A 62-year-old man has been convicted for his part in conning a Christian philanthropist out of £11.9 million.

Related: Gang denies conning Christian out of £12m

Arthur “Trevor” Ford-Batey, of Carlisle, was one of three men found guilty at Norwich Crown Court of defrauding businessman Graham Dacre.

They persuaded the millionaire to part with a slice of his fortune with promises of huge profits from a high yield investment fund. Mr Dacre agreed to hand over money so the profits he expected could be ploughed into charitable schemes.

But once he had transferred the funds into an offshore account, the money disappeared, prosecutor Mark Fenhalls told the court.

Mr Fenhalls said the men had created an “air of respectability” and “Christian charity” to trick their victims.

After a three-month trial and more than a week of deliberations, the jury yesterday declared Ford-Batey, of Miles McInnes Court, Stanwix, guilty of conspiring to defraud Mr Dacre.

The jury cleared him of defrauding Dortmund Church and laundering the money.

Alan Hunt, 65, of The Avenue, Poole, was convicted of conspiring to defraud Mr Dacre and the New Apostolic Church in Dortmund and Ian Yorkshire, 62, of Clarendon Villas, Brighton, was found guilty of conspiring to launder criminal property.

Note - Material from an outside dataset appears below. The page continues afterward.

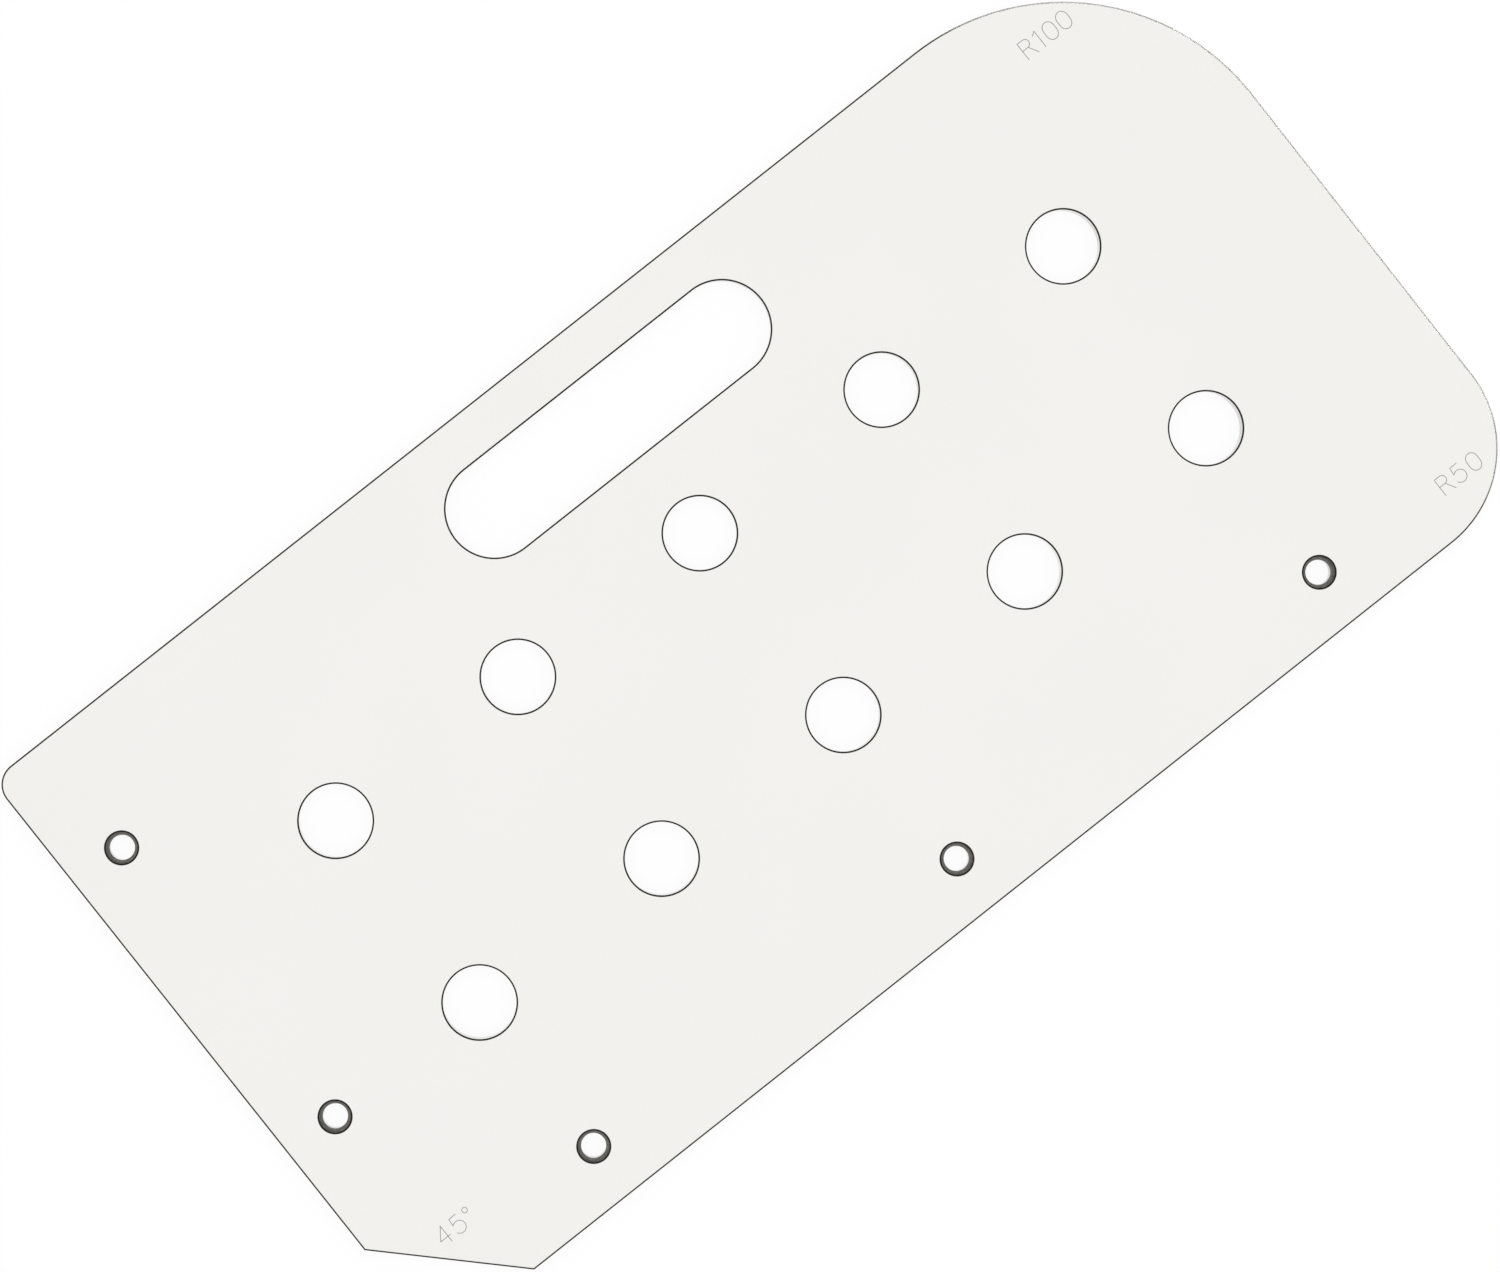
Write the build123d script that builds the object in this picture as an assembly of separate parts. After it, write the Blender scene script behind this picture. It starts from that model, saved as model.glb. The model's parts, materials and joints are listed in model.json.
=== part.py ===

David “Fraser” Roberts, 62, of Montpelier Road, Brighton and Kevin Brennan, 55, of Kirkburn, Driffield, were cleared of fraud and money laundering.

Brennan’s brother, Martin, 40, of Bracken Road, Stockton-on-Tees, was cleared of laundering Mr Dacre’s money.

The defendants claimed they believed they were involved in a legitimate enterprise.

As well as Mr Dacre, victims included Utah commodities dealer Randall Schreiber, who parted with £570,000 and the New Apostolic Church in Dortmund, Germany, which lost £12.5m.

Detective constable Chris Gay said: “Although the amounts lost by the victims in this matter were substantial and the way in which they were convinced to part with their funds was complex.

“It was essentially a simple confidence trick.”

Mr Dacre sold his Lind Automotive Group for £108m in 2006 to fund Christian projects.

His enterprises included the Open Youth Trust, a charity which helps young people.

In 2008, he was ranked number 793 in the Sunday Times Rich List and is thought to be worth £70m.

The convicted men are expected to be sentenced today.